§ **Work to be completed**
Search the listing for the string "imported" and copy every line that contains it.

___ Source material

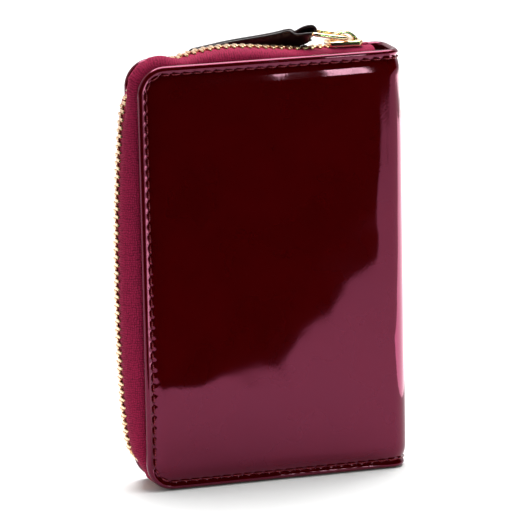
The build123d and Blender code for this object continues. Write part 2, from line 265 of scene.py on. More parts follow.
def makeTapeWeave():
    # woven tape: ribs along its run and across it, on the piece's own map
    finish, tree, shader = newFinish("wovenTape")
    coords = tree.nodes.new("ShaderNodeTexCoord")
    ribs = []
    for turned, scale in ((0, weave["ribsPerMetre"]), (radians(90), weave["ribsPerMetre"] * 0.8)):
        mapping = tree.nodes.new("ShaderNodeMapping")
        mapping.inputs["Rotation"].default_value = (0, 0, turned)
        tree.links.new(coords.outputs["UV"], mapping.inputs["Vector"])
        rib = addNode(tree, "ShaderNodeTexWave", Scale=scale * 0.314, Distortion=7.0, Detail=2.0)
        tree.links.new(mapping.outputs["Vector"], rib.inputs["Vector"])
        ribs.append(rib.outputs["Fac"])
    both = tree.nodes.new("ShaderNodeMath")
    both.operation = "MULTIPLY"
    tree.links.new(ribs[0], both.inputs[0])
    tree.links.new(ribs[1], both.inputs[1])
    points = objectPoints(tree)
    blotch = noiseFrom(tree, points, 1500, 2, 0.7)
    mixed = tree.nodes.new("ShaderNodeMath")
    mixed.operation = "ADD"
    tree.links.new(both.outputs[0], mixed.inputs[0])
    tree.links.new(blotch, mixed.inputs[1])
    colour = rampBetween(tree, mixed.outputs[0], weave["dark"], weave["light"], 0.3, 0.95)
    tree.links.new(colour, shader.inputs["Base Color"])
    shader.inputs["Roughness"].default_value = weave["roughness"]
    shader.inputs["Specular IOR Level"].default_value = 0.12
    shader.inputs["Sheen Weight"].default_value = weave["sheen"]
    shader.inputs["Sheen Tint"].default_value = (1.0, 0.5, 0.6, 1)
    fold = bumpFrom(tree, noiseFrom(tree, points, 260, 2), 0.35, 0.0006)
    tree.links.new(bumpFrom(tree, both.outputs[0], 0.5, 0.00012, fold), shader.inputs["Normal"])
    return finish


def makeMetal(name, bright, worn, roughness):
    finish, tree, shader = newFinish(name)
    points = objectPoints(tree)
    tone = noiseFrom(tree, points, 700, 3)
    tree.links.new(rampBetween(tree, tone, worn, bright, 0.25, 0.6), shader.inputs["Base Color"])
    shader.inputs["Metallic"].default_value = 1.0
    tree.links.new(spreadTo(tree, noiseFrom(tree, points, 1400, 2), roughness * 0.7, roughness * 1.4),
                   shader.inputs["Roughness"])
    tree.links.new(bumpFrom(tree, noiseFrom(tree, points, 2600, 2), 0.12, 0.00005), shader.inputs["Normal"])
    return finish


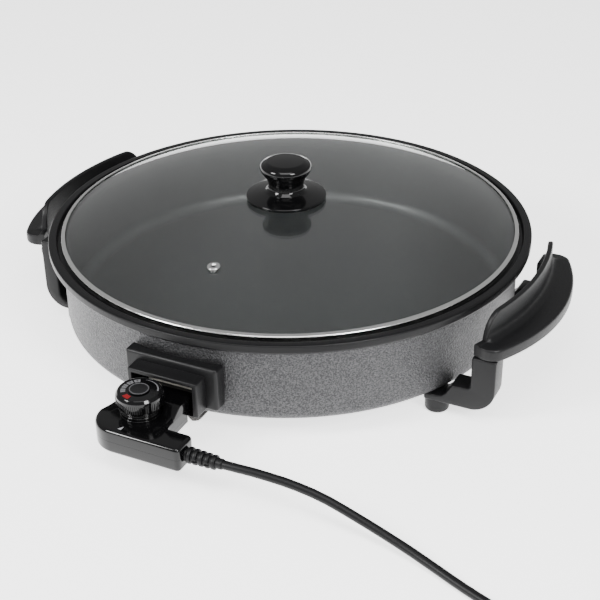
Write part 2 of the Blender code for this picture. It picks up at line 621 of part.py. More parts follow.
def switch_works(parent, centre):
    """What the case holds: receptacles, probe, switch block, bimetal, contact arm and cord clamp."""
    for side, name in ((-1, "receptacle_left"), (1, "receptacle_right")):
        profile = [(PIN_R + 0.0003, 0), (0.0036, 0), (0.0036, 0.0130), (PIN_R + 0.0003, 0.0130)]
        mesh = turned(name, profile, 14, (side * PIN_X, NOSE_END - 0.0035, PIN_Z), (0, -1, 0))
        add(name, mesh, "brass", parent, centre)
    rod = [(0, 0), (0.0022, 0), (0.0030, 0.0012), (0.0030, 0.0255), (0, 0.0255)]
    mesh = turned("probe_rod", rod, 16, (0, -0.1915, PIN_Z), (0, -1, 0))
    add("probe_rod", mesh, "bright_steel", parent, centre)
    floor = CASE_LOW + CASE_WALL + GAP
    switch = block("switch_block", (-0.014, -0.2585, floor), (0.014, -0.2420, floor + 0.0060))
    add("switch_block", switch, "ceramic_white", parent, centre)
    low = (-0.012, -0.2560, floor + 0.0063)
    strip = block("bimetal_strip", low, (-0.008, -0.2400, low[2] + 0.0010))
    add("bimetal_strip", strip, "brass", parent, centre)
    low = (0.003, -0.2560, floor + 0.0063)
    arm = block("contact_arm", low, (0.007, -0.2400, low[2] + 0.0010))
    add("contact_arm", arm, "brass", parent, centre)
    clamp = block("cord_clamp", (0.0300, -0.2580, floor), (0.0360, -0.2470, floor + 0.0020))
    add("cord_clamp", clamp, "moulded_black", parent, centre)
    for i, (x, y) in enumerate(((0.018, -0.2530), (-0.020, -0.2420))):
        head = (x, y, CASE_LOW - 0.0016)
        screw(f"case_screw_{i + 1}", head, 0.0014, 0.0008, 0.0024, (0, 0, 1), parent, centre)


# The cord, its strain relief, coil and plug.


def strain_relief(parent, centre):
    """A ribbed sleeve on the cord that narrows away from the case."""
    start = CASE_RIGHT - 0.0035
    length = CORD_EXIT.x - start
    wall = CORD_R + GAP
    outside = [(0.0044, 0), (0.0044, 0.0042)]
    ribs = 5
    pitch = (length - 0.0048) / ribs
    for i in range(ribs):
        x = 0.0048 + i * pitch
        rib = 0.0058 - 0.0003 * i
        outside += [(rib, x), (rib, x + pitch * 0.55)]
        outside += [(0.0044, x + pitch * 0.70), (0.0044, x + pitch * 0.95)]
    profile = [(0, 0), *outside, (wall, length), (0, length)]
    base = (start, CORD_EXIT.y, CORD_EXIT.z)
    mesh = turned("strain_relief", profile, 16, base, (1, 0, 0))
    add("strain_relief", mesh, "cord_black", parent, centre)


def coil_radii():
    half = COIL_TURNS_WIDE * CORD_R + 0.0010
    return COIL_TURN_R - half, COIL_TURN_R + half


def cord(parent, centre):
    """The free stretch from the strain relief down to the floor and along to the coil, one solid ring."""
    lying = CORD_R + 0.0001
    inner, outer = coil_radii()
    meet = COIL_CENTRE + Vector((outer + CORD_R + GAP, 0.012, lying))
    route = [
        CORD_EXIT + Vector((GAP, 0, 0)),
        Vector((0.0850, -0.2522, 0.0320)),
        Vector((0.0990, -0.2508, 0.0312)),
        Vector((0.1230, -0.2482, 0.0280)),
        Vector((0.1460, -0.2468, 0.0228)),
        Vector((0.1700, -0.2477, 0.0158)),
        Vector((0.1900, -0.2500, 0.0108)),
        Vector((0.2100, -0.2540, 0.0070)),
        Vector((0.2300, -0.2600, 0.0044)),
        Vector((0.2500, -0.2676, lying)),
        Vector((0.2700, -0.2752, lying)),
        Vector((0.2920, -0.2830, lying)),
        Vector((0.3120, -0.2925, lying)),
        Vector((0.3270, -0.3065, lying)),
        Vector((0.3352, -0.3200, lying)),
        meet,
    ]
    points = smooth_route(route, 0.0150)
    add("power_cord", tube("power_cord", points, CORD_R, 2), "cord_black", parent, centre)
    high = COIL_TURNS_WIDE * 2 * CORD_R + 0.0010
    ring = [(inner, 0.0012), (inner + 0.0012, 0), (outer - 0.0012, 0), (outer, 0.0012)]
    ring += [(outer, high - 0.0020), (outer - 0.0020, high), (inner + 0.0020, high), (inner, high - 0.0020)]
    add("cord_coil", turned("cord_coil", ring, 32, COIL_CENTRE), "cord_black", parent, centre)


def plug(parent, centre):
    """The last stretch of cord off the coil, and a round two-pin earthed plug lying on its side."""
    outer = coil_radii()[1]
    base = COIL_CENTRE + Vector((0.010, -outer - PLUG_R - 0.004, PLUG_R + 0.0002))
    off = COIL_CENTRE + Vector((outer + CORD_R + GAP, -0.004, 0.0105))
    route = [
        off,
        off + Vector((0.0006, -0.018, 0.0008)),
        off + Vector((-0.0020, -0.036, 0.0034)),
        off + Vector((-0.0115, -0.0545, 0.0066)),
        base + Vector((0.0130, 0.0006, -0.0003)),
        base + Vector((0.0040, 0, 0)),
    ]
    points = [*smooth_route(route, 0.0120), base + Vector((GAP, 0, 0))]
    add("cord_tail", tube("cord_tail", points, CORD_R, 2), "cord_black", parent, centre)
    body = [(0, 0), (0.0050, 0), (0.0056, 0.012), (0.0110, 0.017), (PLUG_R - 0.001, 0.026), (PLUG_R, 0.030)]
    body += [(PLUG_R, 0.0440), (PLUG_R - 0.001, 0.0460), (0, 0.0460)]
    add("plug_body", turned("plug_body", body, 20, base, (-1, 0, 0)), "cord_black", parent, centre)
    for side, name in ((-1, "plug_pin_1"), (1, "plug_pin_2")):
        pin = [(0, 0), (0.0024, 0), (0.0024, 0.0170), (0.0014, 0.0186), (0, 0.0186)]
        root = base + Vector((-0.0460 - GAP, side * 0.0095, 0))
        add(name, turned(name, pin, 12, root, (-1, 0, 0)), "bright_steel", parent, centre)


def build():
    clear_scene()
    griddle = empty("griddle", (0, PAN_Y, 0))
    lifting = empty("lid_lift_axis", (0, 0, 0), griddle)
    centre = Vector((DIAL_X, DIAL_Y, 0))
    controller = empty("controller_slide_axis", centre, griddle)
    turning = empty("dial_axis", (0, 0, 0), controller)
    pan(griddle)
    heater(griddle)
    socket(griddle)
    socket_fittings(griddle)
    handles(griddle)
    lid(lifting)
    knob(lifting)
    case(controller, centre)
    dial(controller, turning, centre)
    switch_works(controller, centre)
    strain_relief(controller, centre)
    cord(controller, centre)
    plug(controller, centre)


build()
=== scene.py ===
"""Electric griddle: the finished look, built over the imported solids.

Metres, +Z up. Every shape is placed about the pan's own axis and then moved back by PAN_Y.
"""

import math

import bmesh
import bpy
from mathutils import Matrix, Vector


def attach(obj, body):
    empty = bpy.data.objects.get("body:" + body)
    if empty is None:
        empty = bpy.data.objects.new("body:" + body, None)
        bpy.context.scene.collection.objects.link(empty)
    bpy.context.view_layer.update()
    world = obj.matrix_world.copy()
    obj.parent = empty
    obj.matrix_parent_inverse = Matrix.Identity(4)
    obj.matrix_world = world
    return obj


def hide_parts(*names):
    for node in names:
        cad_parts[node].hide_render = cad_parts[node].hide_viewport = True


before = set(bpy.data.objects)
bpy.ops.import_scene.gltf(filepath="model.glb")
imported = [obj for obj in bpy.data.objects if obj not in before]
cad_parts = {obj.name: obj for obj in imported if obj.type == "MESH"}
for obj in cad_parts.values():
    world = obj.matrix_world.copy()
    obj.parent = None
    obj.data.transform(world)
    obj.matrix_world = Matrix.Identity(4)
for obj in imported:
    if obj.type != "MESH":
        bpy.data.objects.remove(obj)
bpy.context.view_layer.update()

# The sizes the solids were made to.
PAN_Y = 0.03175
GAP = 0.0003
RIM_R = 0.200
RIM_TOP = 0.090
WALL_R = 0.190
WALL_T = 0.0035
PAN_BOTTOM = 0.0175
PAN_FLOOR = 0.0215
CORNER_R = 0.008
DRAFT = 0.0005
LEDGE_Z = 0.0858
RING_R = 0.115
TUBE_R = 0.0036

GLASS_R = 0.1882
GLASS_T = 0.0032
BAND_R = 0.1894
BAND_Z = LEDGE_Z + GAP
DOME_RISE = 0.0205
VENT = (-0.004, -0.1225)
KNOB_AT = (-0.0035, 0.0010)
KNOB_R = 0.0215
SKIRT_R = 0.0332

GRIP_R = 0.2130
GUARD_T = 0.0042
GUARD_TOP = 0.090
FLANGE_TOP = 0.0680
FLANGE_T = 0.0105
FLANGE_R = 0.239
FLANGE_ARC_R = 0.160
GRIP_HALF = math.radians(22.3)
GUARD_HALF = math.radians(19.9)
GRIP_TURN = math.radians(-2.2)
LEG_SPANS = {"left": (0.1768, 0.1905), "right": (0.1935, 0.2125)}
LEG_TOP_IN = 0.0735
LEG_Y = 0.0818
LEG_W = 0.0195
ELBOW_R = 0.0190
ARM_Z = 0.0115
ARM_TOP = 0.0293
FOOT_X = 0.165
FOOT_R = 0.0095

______

§ **Full output**
"""Electric griddle: the finished look, built over the imported solids.
imported = [obj for obj in bpy.data.objects if obj not in before]
cad_parts = {obj.name: obj for obj in imported if obj.type == "MESH"}
for obj in imported:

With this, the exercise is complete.